-- START OF RECORDED INFORMATION --
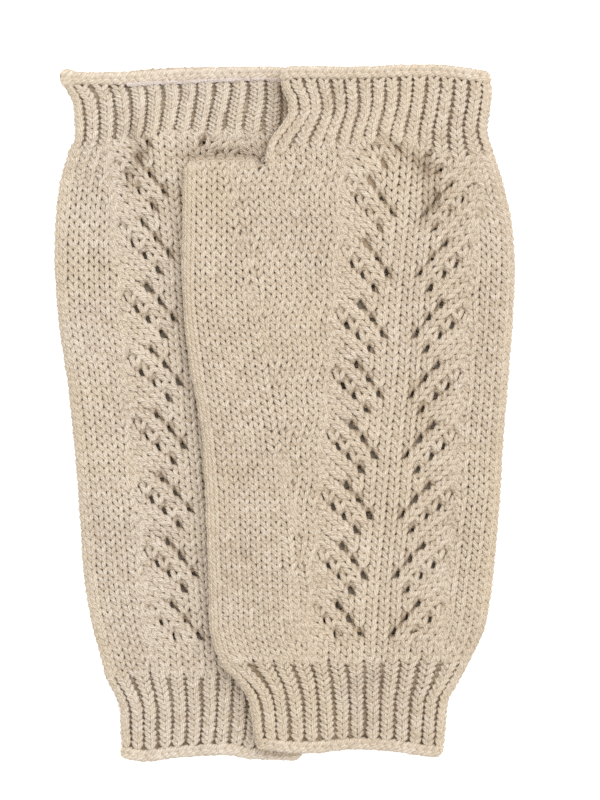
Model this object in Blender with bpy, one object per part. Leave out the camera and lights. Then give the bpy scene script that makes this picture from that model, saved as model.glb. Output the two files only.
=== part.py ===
"""A pair of knitted wool gloves without fingers, laid flat, the one overlapping the other.

Each glove is a flattened knitted tube: a plain body with a lace panel and a thumb gusset, a ribbed cuff for
the fingers, a ribbed cuff for the wrist, and a rolled cast-off edge round each opening. The two gloves
mirror each other. X runs across the pair, Y from the wrists to the fingers, and Z up from the table.
"""

import math
from collections import namedtuple

import bmesh
import bpy
import numpy as np

MM = 0.001

# Driving sizes, in millimetres
WALL = 2.4  # a knitted wall, two crossings of the yarn thick
LOFT = 6.6  # one glove lying flat: both walls, with a little slack between them
SEAM_GAP = 0.3  # between pieces that are knitted or sewn together
FINGER_RIM = 3.4  # height of the rolled cast-off edge round the finger opening
WRIST_RIM = 3.0  # height of the edge where the wrist cuff was cast on
THUMB_RIM = 2.6  # height of the rolled edge round the thumb opening
RIM_PEEK = 1.2  # how far the hidden wall of a finger or thumb opening stands above the front one
RIB_DEPTH = 1.1  # from the top of a rib to the valley beside it
EYELET_DEPTH = 0.8  # how far the lace sinks along its lines of eyelets
LACE_HALF = 24.7  # from the middle of the lace panel to its border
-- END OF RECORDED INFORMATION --
YOUR TASK: Reproduce the data shown above exactly.

CORRECT RESPONSE:
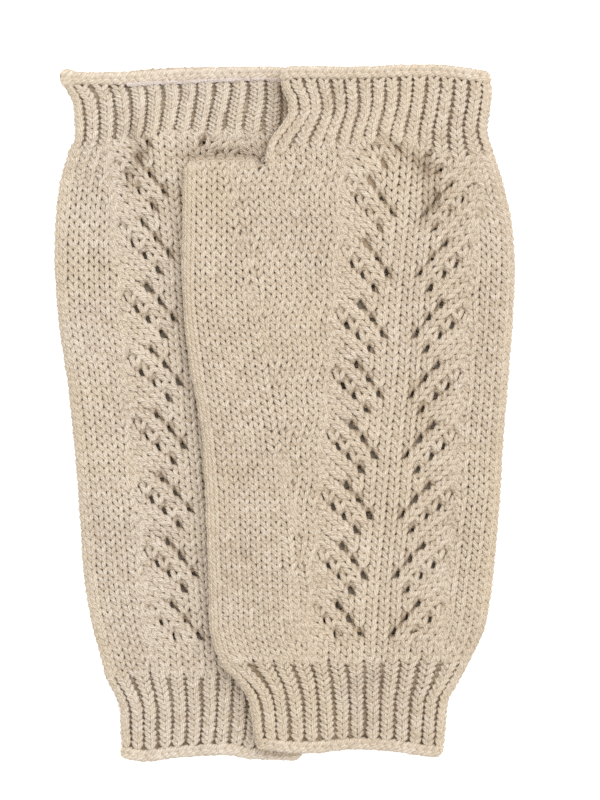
Model this object in Blender with bpy, one object per part. Leave out the camera and lights. Then give the bpy scene script that makes this picture from that model, saved as model.glb. Output the two files only.
=== part.py ===
"""A pair of knitted wool gloves without fingers, laid flat, the one overlapping the other.

Each glove is a flattened knitted tube: a plain body with a lace panel and a thumb gusset, a ribbed cuff for
the fingers, a ribbed cuff for the wrist, and a rolled cast-off edge round each opening. The two gloves
mirror each other. X runs across the pair, Y from the wrists to the fingers, and Z up from the table.
"""

import math
from collections import namedtuple

import bmesh
import bpy
import numpy as np

MM = 0.001

# Driving sizes, in millimetres
WALL = 2.4  # a knitted wall, two crossings of the yarn thick
LOFT = 6.6  # one glove lying flat: both walls, with a little slack between them
SEAM_GAP = 0.3  # between pieces that are knitted or sewn together
FINGER_RIM = 3.4  # height of the rolled cast-off edge round the finger opening
WRIST_RIM = 3.0  # height of the edge where the wrist cuff was cast on
THUMB_RIM = 2.6  # height of the rolled edge round the thumb opening
RIM_PEEK = 1.2  # how far the hidden wall of a finger or thumb opening stands above the front one
RIB_DEPTH = 1.1  # from the top of a rib to the valley beside it
EYELET_DEPTH = 0.8  # how far the lace sinks along its lines of eyelets
LACE_HALF = 24.7  # from the middle of the lace panel to its border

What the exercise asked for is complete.